The situation with him right now is different in general. This is the longest we have ever been apart from each other. His situation in particular right now is kind of crappy: shit going on at home, secondary partner has moved away and job stuff that’s keeping him from doing the things he loves (making kinky crafts and hitting pretty girls.)

A few months ago, we were totally reversed, so I can empathize with how he feels. Things were heating up with the aforementioned secondary and I would literally end up crying myself to sleep every night together because my fears had convinced me that because of their similarities and their proximity to each other, he would just leave me for her.

Thankfully, he’s a little more level-headed about the whole situation than I was. He does feel upset, naturally, that he can’t be there now that I’m finally able to acknowledge the kind of submissive I want to be. It absolutely stinks that he’s not around for a lot of my breakthroughs, most of which are happening over the phone, where I can finally be like, “wow, this is okay and I can do this.”

That’s just the self-initiated stuff. When it comes to Flint & co, there’s a whole new can of worms. Partially because I’m carrying out some of this new stuff with people who aren’t him, and partially just because while he’s amazing about compersion, he naturally still feels envy or gets a serious case of FOMO.
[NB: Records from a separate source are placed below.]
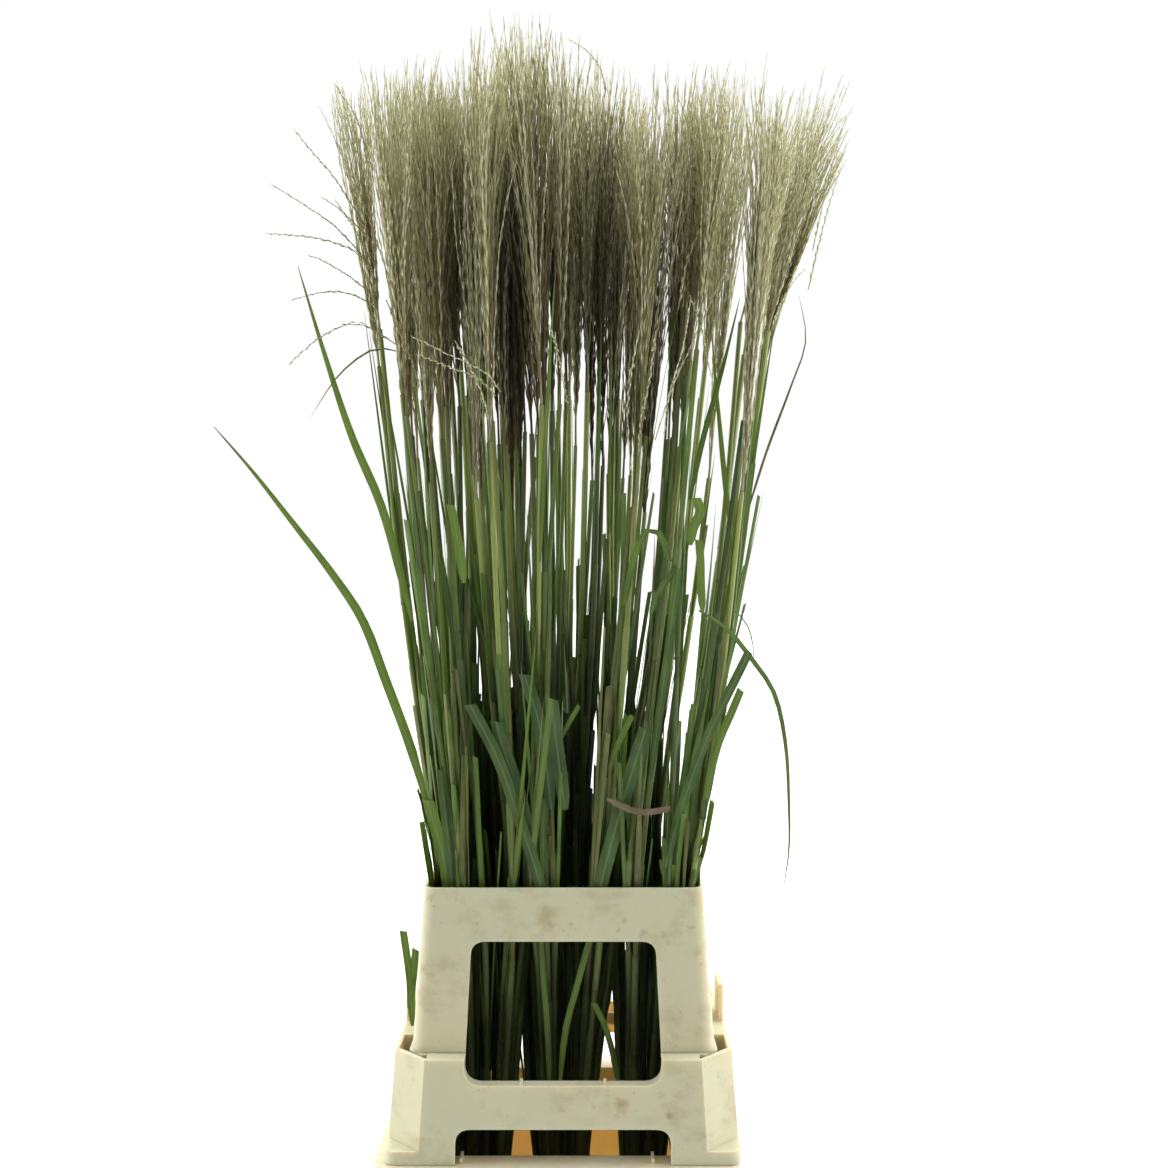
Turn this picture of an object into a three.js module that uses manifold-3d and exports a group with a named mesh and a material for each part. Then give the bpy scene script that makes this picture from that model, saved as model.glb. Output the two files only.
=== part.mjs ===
// Cut Chinese silver grass standing in a plastic flower bucket under two stacked collars.
// Millimetres, +Z up. The origin is on the ground under the middle of the collars; the front faces -Y.
import * as THREE from "three";
import { mergeVertices } from "three/addons/utils/BufferGeometryUtils.js";
import Module from "manifold-3d";

const wasm = await Module();
wasm.setup();

// Walls and clearances
const WALL = 3;
const GAP = 0.3;
const FIT = 0.7; // all round the upper collar's skirt in the lower collar's mouth
const CORNER_STEPS = 7;

// Bucket: half sizes across (X) and deep (Y)
const BUCKET_HEIGHT = 332;
const BUCKET_FOOT = [140, 103];
const BUCKET_TOP = [161, 123.5];
const BUCKET_CORNER = 32;
const BUCKET_FLOOR = 6;
const BUCKET_ASIDE = -6; // the bucket stands a little to the left of its collars
const FLANGE = [184, 150];
const FLANGE_CORNER = 20;
const FLANGE_DROP = 34;
const FLANGE_RIB = { x: 96, width: 3, height: 5, from: 121.5, to: 139.5 };

// Lower collar, on the bucket's flange
const LOWER_FOOT = [180, 144.5];
const LOWER_TOP = [172.5, 137.5];
const FOOT_CORNER = 14;
const LEDGE_HEIGHT = 435;
const EAR_CUT = 35;
const EAR_FOOT_HEIGHT = 346;
const FOOT_WINDOW = { halfWidth: 107.5, top: 367, corner: 15 };
const NOTCH = { halfWidth: 99, bottom: 409.5, corner: 18, lipDepth: 13 };
const LIP_RIB = { x: 42, width: 3, height: 2.5 };
const POCKET_BACK = 63; // how far in front of the middle each corner pocket ends
const POCKET_RIB_DROP = 52;
const TAB = { outer: 172.5, thickness: 5, halfLength: 22, height: 40 };

// Upper collar, shouldered on the lower collar's ledge
const UPPER_SHOULDER = [154.5, 118.5];
const UPPER_RIM = [144, 107.5];
const UPPER_CORNER = 14;
const SKIRT = [152.5, 116.5];
const SKIRT_FOOT_HEIGHT = 385;
const RIM_HEIGHT = 600;
const WINDOW = { topHalf: 94, bottomHalf: 101, top: 546, bottom: 400, corner: 14 };

// Grass: three bunches, banded low down, fanning out over the rim
const BUNCH_MIDDLES = [-88, -4, 80];
const BUNCH_NAMES = ["left", "middle", "right"];
const BAND = { height: 190, inner: 27, thickness: 1.6, width: 8 };
const STEM_RADIUS = 3.2;
const PLUME_RADIUS = 19;
const LEAF_THICKNESS = 1.2;

const PLASTIC = 0xc9c3a4;
const PLASTIC_PALE = 0xe1e0d0;
const STEM_GREEN = 0x647c3e;
const LEAF_GREEN = 0x5a8f3a;
const LEAF_BLUE = 0x4d7a5c;
const LEAF_DRY = 0x9a8a62;
const PLUME_BUFF = 0xb9b491;
const BAND_TAN = 0xb98a52;

function material(color, roughness) {
  return new THREE.MeshStandardMaterial({ color, roughness, metalness: 0 });
}

// A closed geometry as a solid, and back again.
function solid(geometry) {
  geometry.deleteAttribute("normal");
  geometry.deleteAttribute("uv");
  const merged = mergeVertices(geometry, 1e-3);
  const vertProperties = merged.attributes.position.array;
  const triVerts = new Uint32Array(merged.index.array);
  return new wasm.Manifold(new wasm.Mesh({ numProp: 3, vertProperties, triVerts }));
}

function geometryOf(made) {
  const mesh = made.getMesh();
  const geometry = new THREE.BufferGeometry();
  geometry.setAttribute("position", new THREE.BufferAttribute(mesh.vertProperties, 3));
  geometry.setIndex(new THREE.BufferAttribute(mesh.triVerts, 1));
  return geometry;
}

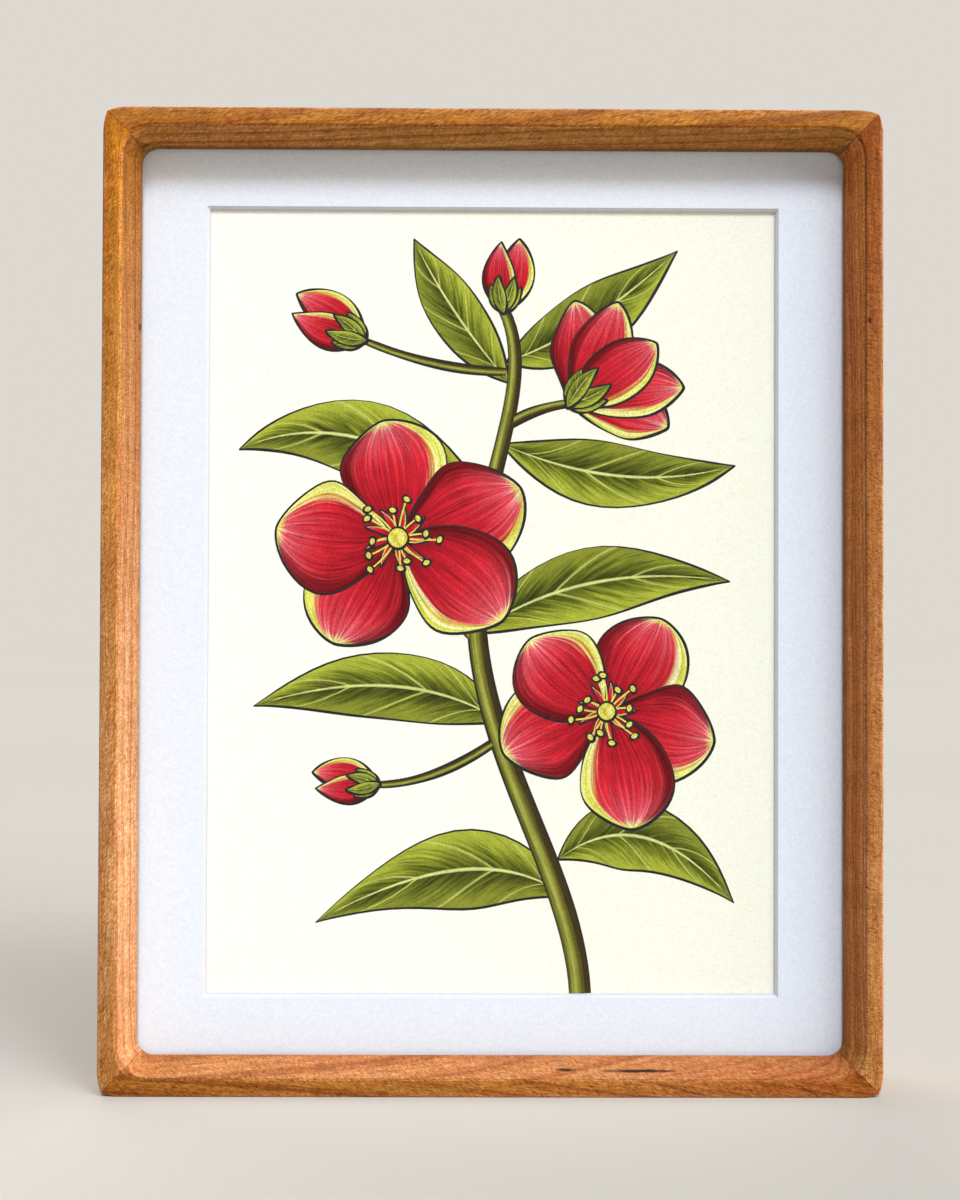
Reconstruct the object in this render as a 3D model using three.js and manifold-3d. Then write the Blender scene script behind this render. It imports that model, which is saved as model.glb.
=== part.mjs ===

The other night, for instance, I was out with Flint and the other guy that some of you people apparently think I’m recreationally sneezing on, and Sir was finally free/able to Skype. We hadn’t Skyped since the beginning of June and he excitedly informed me that he was free. And there was this awkward, “oh guess what I know I was only getting lunch with these people but I’m still out.” We were overdue seeing each other, but it was annoying. I’d much rather be out with other partners, come home to him, have him be off doing his own thing as well, etc.

So long answer short: yeah, it’s really hard. But we’re trying and he’s proud of me for the progress I’ve made. And, naturally, I’m saving a lot of firsts just for him.